**Work required**
Would you quote the material below from its first line through the line containing "return turned(profile, WHEEL_STEPS)", exactly and with both ends included?

**Data provided**
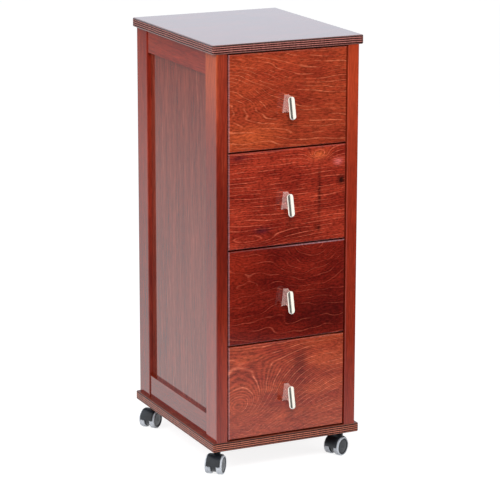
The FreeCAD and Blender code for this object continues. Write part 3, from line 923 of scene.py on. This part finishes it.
def tyre_shape():
    """Smooth pale tread, rounded at both sides."""
    shoulder = WHEEL_RADIUS - TYRE_CORNER
    profile = [(WHEEL_OUTER, RIM_RADIUS)]
    profile += quarter_turn(WHEEL_OUTER - TYRE_CORNER, shoulder, 0.0)
    profile += quarter_turn(WHEEL_INNER + TYRE_CORNER, shoulder, math.pi / 2)
    profile += [(WHEEL_INNER, RIM_RADIUS)]
    return turned(profile, WHEEL_STEPS)


def hub_shape():
    """Closed disc: a raised rim, a groove inside it, and a low dome with a centre cap."""
    back = WHEEL_INNER + MOULD_EDGE
    profile = [(back, 0.0), (back, RIM_RADIUS - MOULD_EDGE / 4)]
    profile += [(WHEEL_OUTER - depth * MM, radius * MM) for depth, radius in HUB_FACE]
    return turned(profile, WHEEL_STEPS, close=False)


def on_wheel_axis(shape):
    """Turn a part-turn shape so that it starts where the hood does."""
    return move(shape, Matrix.Rotation(-HOOD_START, 4, "Y"))


def hood_shape():
    """Curved cover over both wheels, stepped down at its two rims."""
    low = HOOD_RADIUS - HOOD_DROP
    side = [
        (HOOD_HALF, HOOD_INSIDE),
        (HOOD_HALF, low - MOULD_EDGE),
        (HOOD_HALF - MOULD_EDGE, low),
        (HOOD_HALF - HOOD_STEP, low),
        (HOOD_HALF - HOOD_STEP, HOOD_RADIUS - MOULD_EDGE),
        (HOOD_HALF - HOOD_STEP - MOULD_EDGE, HOOD_RADIUS),
    ]
    profile = side + [(-out, radius) for out, radius in reversed(side)]
    return on_wheel_axis(turned(profile, HOOD_STEPS, HOOD_SWEEP))


def web_shape():
    """Plate that holds the hood, between the wheels."""
    top = HOOD_INSIDE + MOULD_EDGE
    bottom = WEB_RADIUS / 2
    profile = [(-WEB_HALF, bottom), (-WEB_HALF, top), (WEB_HALF, top), (WEB_HALF, bottom)]
    return on_wheel_axis(turned(profile, HOOD_STEPS, HOOD_SWEEP))


def web_disc():
    """Round body of the housing, between the wheels and all round the axle."""
    profile = [
        (-WEB_HALF, 0.0),
        (-WEB_HALF, WEB_RADIUS - MOULD_EDGE),
        (-WEB_HALF + MOULD_EDGE, WEB_RADIUS),
        (WEB_HALF - MOULD_EDGE, WEB_RADIUS),
        (WEB_HALF, WEB_RADIUS - MOULD_EDGE),
        (WEB_HALF, 0.0),
    ]
    return turned(profile, WEB_STEPS, close=False)


def stem_boss(top):
    """Upright round boss that the caster's stem turns in."""
    shape = bmesh.new()
    bmesh.ops.create_cone(
        shape,
        cap_ends=True,
        segments=BOSS_STEPS,
        radius1=BOSS_RADIUS,
        radius2=BOSS_RADIUS,
        depth=top - BOSS_LOW,
    )
    bmesh.ops.translate(shape, vec=(0, 0, (top + BOSS_LOW) / 2), verts=shape.verts)
    return shape


def build_casters():
    # Glass-filled nylon comes out of its mould near-black, with a soft sheen
    nylon = moulded("moulded_black_nylon", "#15181d", "#20252b", 1.2, 0.42, 0.25)
    hub_nylon = moulded("moulded_hub_nylon", "#1b1f24", "#2a2f35", 1.2, 0.42, 0.2)
    # Soft non-marking rubber: pale, cool grey and quite matt
    rubber = moulded("grey_soft_tyre", "#b9bec6", "#ccd1d8", 1.5, 0.5, 0.2)
    for corner in corners:
        name = f"caster_{corner}"
        stem = Vector(joints[f"{name}_swivel"]["pos_m"])
        wheel = Vector(joints[f"{name}_left_wheel_spin"]["pos_m"])
        trail = math.atan2(wheel.y - stem.y, wheel.x - stem.x)
        turn = Matrix.Rotation(trail, 4, "Z")
        at_axle = Matrix.Translation(wheel) @ turn
        at_stem = Matrix.Translation((stem.x, stem.y, 0)) @ turn
        boss_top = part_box(f"{name}_housing")[1].z
        housing = [move(shape, at_axle) for shape in (hood_shape(), web_shape(), web_disc())]
        housing.append(move(stem_boss(boss_top), at_stem))
        finish_piece(
            f"{name}_hood",
            join_shapes(housing),
            f"{name}_fork",
            nylon,
            f"{name}_housing",
            eased=MOULD_EDGE,
        )
        for side, flip in (("left", 0.0), ("right", math.pi)):
            body = f"{name}_{side}_wheel"
            place = at_axle @ Matrix.Rotation(flip, 4, "Z")
            tyre = move(tyre_shape(), place)
            hub = move(hub_shape(), place)
            finish_piece(f"{body}_tyre", tyre, body, rubber, body)
            finish_piece(f"{body}_hub", hub, body, hub_nylon, body)


# ------------------------------------------------------------------ stage, light, camera
FLOOR_HALF = 9.0
FLOOR_MATTE = (0.6, 0.6, 0.6, 1)
# What the viewer sees of the floor: a white glow, and the part that takes the shadow
FLOOR_WHITE = 0.86
FLOOR_SHADED = (0.35, 0.35, 0.35, 1)
COOL_WHITE = (0.97, 0.98, 1, 1)
# How bright the white sweep is in reflections, at GLOW_START and at GLOW_REACH metres from
# the cabinet. It is lit from behind and from the left, so it falls off FRONT_FALL times as
# fast along GLOW_WAY, to the right front.
FLOOR_GLOW = (1.45, 0.05)
GLOW_START = 0.3
GLOW_REACH = 9.0
GLOW_WAY = Vector((0.8, -0.6, 0.0))
FRONT_FALL = 7.0
AMBIENT = 0.42
# The room as reflections show it: warm in front of the cabinet, and cooler past it. The
# change runs over a way's share of +Y.
ROOM_FRONT = (1.3, 1.27, 1.22, 1.0)
ROOM_BACK = (1.21, 1.31, 1.46, 1.0)
ROOM_CHANGE = (-0.2, 0.6)
# A dark doorway in front, a little to the right, that shows as a line down each pull. Its
# soft edge runs over the cosine of the angle from its middle.
DOOR_WAY = Vector((0.136, -0.968, 0.21))
DOOR_DARK = 0.1
DOOR_EDGE = (0.985, 0.95)


def ray_gates(tree):
    """Is the ray the camera's; and is it one that a shiny or a clear surface sends on."""
    path = add(tree, "ShaderNodeLightPath")
    shiny = add(
        tree,
        "ShaderNodeMath",
        {0: path.outputs["Is Glossy Ray"], 1: path.outputs["Is Transmission Ray"]},
        operation="MAXIMUM",
    )
    return path.outputs["Is Camera Ray"], shiny


def floor_glow(tree):
    """Brightness of the floor in reflections, by how far it is from the cabinet."""
    place = add(tree, "ShaderNodeTexCoord").outputs["Object"]
    ahead = add(tree, "ShaderNodeVectorMath", {0: place, 1: GLOW_WAY}, operation="DOT_PRODUCT")
    aside = add(tree, "ShaderNodeVectorMath", {0: place, 1: GLOW_WAY}, operation="CROSS_PRODUCT")
    aside_part = add(tree, "ShaderNodeSeparateXYZ", {0: aside}).outputs["Z"]
    behind = add(tree, "ShaderNodeMath", {0: ahead, 1: -1.0}, operation="MULTIPLY")
    stretched = add(tree, "ShaderNodeMath", {0: ahead, 1: FRONT_FALL}, operation="MULTIPLY")
    reach = add(tree, "ShaderNodeMath", {0: behind, 1: stretched}, operation="MAXIMUM")
    spread = add(tree, "ShaderNodeCombineXYZ", {"X": aside_part, "Y": reach})
    far = add(tree, "ShaderNodeVectorMath", {0: spread}, operation="LENGTH")
    return add(
        tree,
        "ShaderNodeMapRange",
        {
            "Value": far,
            "From Min": GLOW_START,
            "From Max": GLOW_REACH,
            "To Min": FLOOR_GLOW[0],
            "To Max": FLOOR_GLOW[1],
        },
    )


def build_floor():
    """White paper sweep: plain white to the viewer, with a faint shadow under the cabinet."""
    shape = bmesh.new()
    bmesh.ops.create_grid(shape, x_segments=1, y_segments=1, size=FLOOR_HALF)
    mesh = bpy.data.meshes.new("floor")
    shape.to_mesh(mesh)
    shape.free()
    floor = bpy.data.objects.new("floor", mesh)
    bpy.context.collection.objects.link(floor)
    made, tree = new_material("white_sweep")
    camera_ray, shiny_ray = ray_gates(tree)
    matte = add(tree, "ShaderNodeBsdfDiffuse", {"Color": FLOOR_MATTE})
    shaded = add(tree, "ShaderNodeBsdfDiffuse", {"Color": FLOOR_SHADED})
    white = add(tree, "ShaderNodeEmission", {"Strength": FLOOR_WHITE})
    seen = add(tree, "ShaderNodeAddShader", {0: shaded, 1: white})
    glow = floor_glow(tree)
    mirrored = add(tree, "ShaderNodeEmission", {"Color": COOL_WHITE, "Strength": glow})
    unseen = add(tree, "ShaderNodeMixShader", {0: camera_ray, 1: matte, 2: seen})
    final = add(tree, "ShaderNodeMixShader", {0: shiny_ray, 1: unseen, 2: mirrored})
    add(tree, "ShaderNodeOutputMaterial", {"Surface": final})
    mesh.materials.append(made)


def room_glow(tree):
    """Colour of the room in reflections, by the way that it lies in."""
    way = add(tree, "ShaderNodeTexCoord").outputs["Generated"]
    parts = add(tree, "ShaderNodeSeparateXYZ", {0: way})
    start, end = ROOM_CHANGE
    past = add(
        tree,
        "ShaderNodeMapRange",
        {"Value": parts.outputs["Y"], "From Min": start, "From Max": end},
    )
    room = add(
        tree,
        "ShaderNodeMix",
        {"Factor": past, "A": ROOM_FRONT, "B": ROOM_BACK},
        data_type="RGBA",
    )
    facing = add(tree, "ShaderNodeVectorMath", {0: way, 1: DOOR_WAY}, operation="DOT_PRODUCT")
    inner, outer = DOOR_EDGE
    opening = add(
        tree,
        "ShaderNodeMapRange",
        {"Value": facing, "From Min": inner, "From Max": outer, "To Min": DOOR_DARK, "To Max": 1},
    )
    return add(tree, "ShaderNodeVectorMath", {0: room, "Scale": opening}, operation="SCALE")


def build_world():
    """Soft light all round, a white background, and the room in reflections."""
    world = bpy.data.worlds.new("white_studio")
    bpy.context.scene.world = world
    world.use_nodes = True
    tree = world.node_tree
    tree.nodes.clear()
    camera_ray, shiny_ray = ray_gates(tree)
    ambient = add(tree, "ShaderNodeBackground", {"Color": COOL_WHITE, "Strength": AMBIENT})
    mirrored = add(tree, "ShaderNodeBackground", {"Color": room_glow(tree), "Strength": 1.0})
    white = add(tree, "ShaderNodeBackground", {"Color": (1, 1, 1, 1), "Strength": 1.0})
    shown = add(tree, "ShaderNodeMixShader", {0: shiny_ray, 1: ambient, 2: mirrored})
    final = add(tree, "ShaderNodeMixShader", {0: camera_ray, 1: shown, 2: white})
    add(tree, "ShaderNodeOutputWorld", {"Surface": final})


# Soft boxes: place, size and watts; they all point at the middle of the cabinet
SOFT_BOXES = {
    "key": ((-0.9, -2.5, 2.6), 0.9, 56),
    "fill": ((2.6, -2.6, 1.4), 2.0, 28),
    "left_fill": ((-3.0, -0.7, 2.8), 2.0, 84),
}
LIT_POINT = Vector((0.0, 0.0, 0.6))


def build_lights():
    for name, (place, size, power) in SOFT_BOXES.items():
        lamp = bpy.data.lights.new(name, "AREA")
        lamp.size = size
        lamp.energy = power
        holder = bpy.data.objects.new(name, lamp)
        bpy.context.collection.objects.link(holder)
        holder.location = place
        # Reflections show the room instead, or the glossy top would mirror a burnt-out square
        holder.visible_glossy = False
        holder.rotation_euler = (LIT_POINT - Vector(place)).to_track_quat("-Z", "Y").to_euler()


# The camera stands to the left front of the cabinet, about 6.5 m away and above its top. Its
# place is from the middle of the top slab and the carcass's underside; its angles are radians.
CAMERA_OFFSET = Vector((-2651.9, -5578.4, 2002.8)) * MM
CAMERA_YAW = 0.4458
CAMERA_PITCH = 0.2487
CAMERA_ROLL = 0.0021
SENSOR_WIDTH = 36.0
FOCAL_IN_FRAME_WIDTHS = 4.804
CLIP_END = 60.0


def build_camera():
    lens = bpy.data.cameras.new("camera")
    lens.sensor_width = SENSOR_WIDTH
    lens.lens = SENSOR_WIDTH * FOCAL_IN_FRAME_WIDTHS
    lens.clip_end = CLIP_END
    camera = bpy.data.objects.new("camera", lens)
    bpy.context.collection.objects.link(camera)
    across = math.cos(CAMERA_PITCH)
    ahead = Vector(
        (math.sin(CAMERA_YAW) * across, math.cos(CAMERA_YAW) * across, -math.sin(CAMERA_PITCH))
    )
    level = Vector((math.cos(CAMERA_YAW), -math.sin(CAMERA_YAW), 0))
    raised = level.cross(ahead)
    right = math.cos(CAMERA_ROLL) * level + math.sin(CAMERA_ROLL) * raised
    up = right.cross(ahead)
    turn = Matrix((right, up, -ahead)).transposed().to_4x4()
    place = CAMERA_OFFSET + Vector((0, CENTRE_Y, CARCASS_LOW))
    camera.matrix_world = Matrix.Translation(place) @ turn
    bpy.context.scene.camera = camera


# ------------------------------------------------------------------ the scene
steel_look = zinc_plate()
dress_carcass(steel_look)
dress_drawers(steel_look)
for caster_corner in corners:
    dress(f"caster_{caster_corner}_axle", steel_look)
build_pulls()
build_casters()
build_floor()
build_world()
build_lights()
build_camera()
bpy.context.scene.view_settings.view_transform = "Standard"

**Full response**
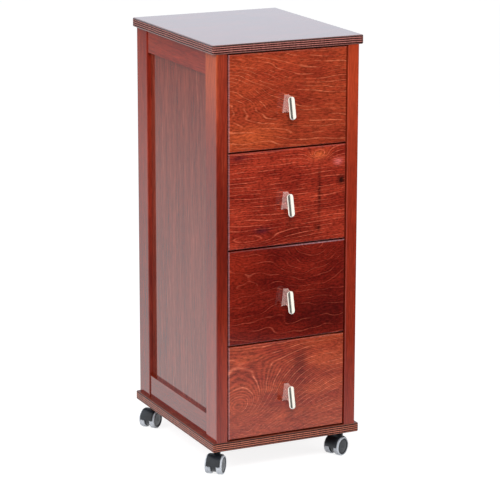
The FreeCAD and Blender code for this object continues. Write part 3, from line 923 of scene.py on. This part finishes it.
def tyre_shape():
    """Smooth pale tread, rounded at both sides."""
    shoulder = WHEEL_RADIUS - TYRE_CORNER
    profile = [(WHEEL_OUTER, RIM_RADIUS)]
    profile += quarter_turn(WHEEL_OUTER - TYRE_CORNER, shoulder, 0.0)
    profile += quarter_turn(WHEEL_INNER + TYRE_CORNER, shoulder, math.pi / 2)
    profile += [(WHEEL_INNER, RIM_RADIUS)]
    return turned(profile, WHEEL_STEPS)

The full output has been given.